When in automatic mode, the control system 100 may provide an
operator a sufficiently detailed control plan and schedule such
that the operator may manually execute the plan in the event of a
sensor or control device failure, or failure of the control system
to operate. Such plan may thereby be utilized as a backup plan, or
as a primary control plan, and may be updated regularly during
drilling operations. The plan may be retrievable from a plan
storage area, either in hard printout form or electronically, on
demand. The control plan may also include consideration of a wide
variety of sensors. For example, target drill pipe pressure may be
defined for one or more electronic pressure sensors and for one or
more hydraulic gauges.

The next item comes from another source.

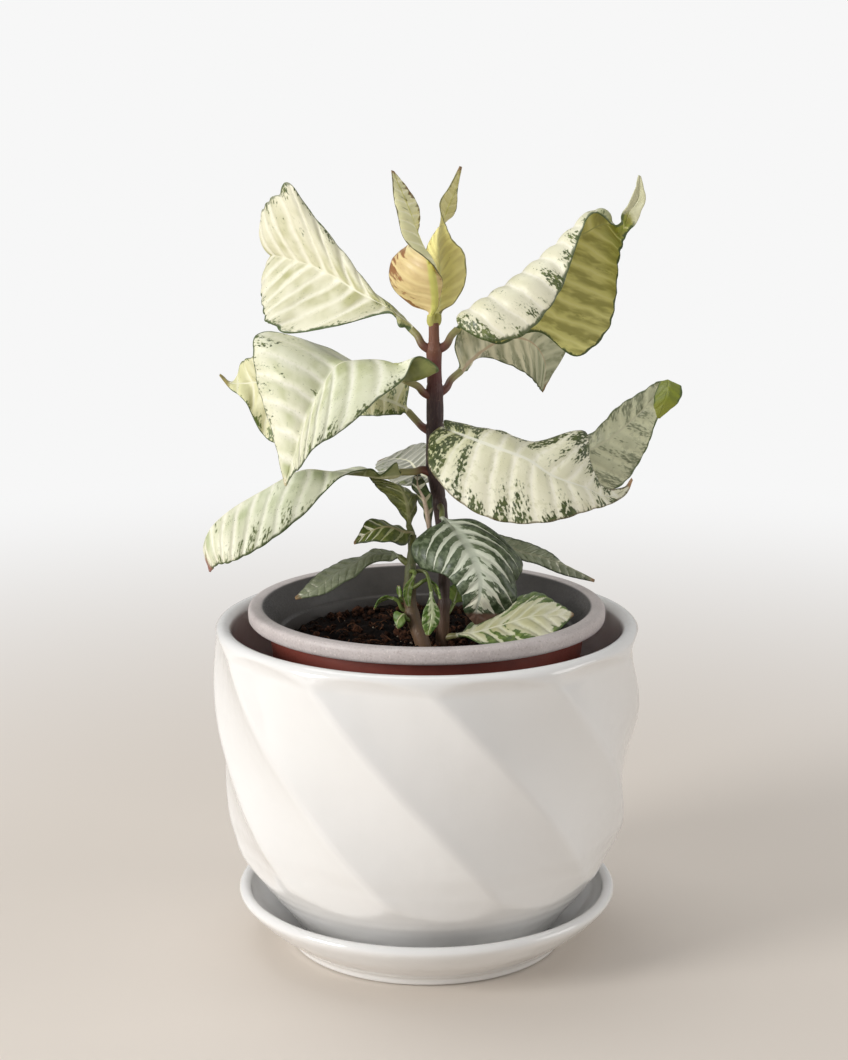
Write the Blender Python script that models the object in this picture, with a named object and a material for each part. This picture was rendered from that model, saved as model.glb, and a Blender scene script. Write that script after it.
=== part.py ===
"""A potted zebra plant with variegated leaves, in two nested nursery pots, a spiral-faceted
cachepot and its saucer.

Blender works in metres with +Z up. Sizes below are in millimetres and MM turns them into metres.
The origin lies on the table, under the middle of the saucer. The front of the plant faces -Y.
"""

import math

import bmesh
import bpy
import numpy as np
from mathutils import Vector, noise

MM = 0.001
CLEARANCE = 0.3
SIDES = 40

# Saucer
SAUCER_FOOT_RADIUS = 47.0
SAUCER_FLOOR = 6.0
SAUCER_RIM_RADIUS = 64.5
SAUCER_HEIGHT = 20.2
SAUCER_DISH_RADIUS = 48.0

# White cachepot with twisted facets
CACHEPOT_BASE = SAUCER_FLOOR + CLEARANCE
CACHEPOT_TOP = 112.2
CACHEPOT_MOUTH_RADIUS = 65.5
CACHEPOT_FLOOR = 11.5
CACHEPOT_DRAIN_RADIUS = 6.0
FACETS = 11
COLUMNS_PER_FACET = 4
TWIST_PER_MM = math.radians(0.72)
RIDGE_START = math.radians(-94.8)
RIDGE_START_HEIGHT = 70.0
FACET_TOP = 112.2
TOP_BAND = 7.0
FACET_KNEE = 36.0
FACET_KNEE_RADIUS = 65.3
FACET_SLOPE = 0.33

# Nested nursery pots
LIP_OUTER_RADIUS = 60.0
LIP_TOP = 118.0
LIP_BOTTOM = 112.6
LIP_INNER_RADIUS = 54.4
POT_WALL = 1.2
LINER_TOP_RADIUS = 51.9
LINER_STEP_HEIGHT = 108.5
LINER_STEP = 1.3
SLEEVE_TOP = LIP_BOTTOM - CLEARANCE
SLEEVE_BASE = CACHEPOT_FLOOR + CLEARANCE
SLEEVE_BASE_RADIUS = 40.0
SLEEVE_TOP_RADIUS = LINER_TOP_RADIUS + CLEARANCE + POT_WALL
NURSERY_DRAIN_RADIUS = 5.0

# Soil
SOIL_LEVEL = 104.5
SOIL_RELIEF = 1.1
SOIL_RINGS = (49.0, 42.0, 34.0, 26.0, 18.0, 10.0)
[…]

The appropriate relationships between these
sensed values may be determined by the system.
In the event that well control is not regained by reducing the
circulation rate, or by executing one or more well control
procedures, or if the quality of data provided the controller is
questionable or erroneous, the controller 100 may be provided
capability to implement an Emergency Shut Down (ESD) of the well,
the drilling equipment and/or the pumping equipment. An ESD
procedure may include automatic operation of one or more components
of equipment and/or providing the operator with guidance on manual
actions.
The controller 100 may also operate secondary supporting equipment
as part of the control scheme. For example, in the event of
excessive gas-mud separator pressure, the controller may shut-in
the well and open a "blow-down line" to reduce the pressure.
It may be appreciated that various changes to the details of the
illustrated embodiments and systems disclosed herein, may be made
without departing from the spirit of the invention. While preferred
and alternative embodiments of the present invention have been
described and illustrated in detail, it is apparent that still
further modifications and adaptations of the preferred and
alternative embodiments will occur to those skilled in the art.
However, it is to be expressly understood that such modifications
and adaptations are within the spirit and scope of the present
invention, which is set forth in the following claims.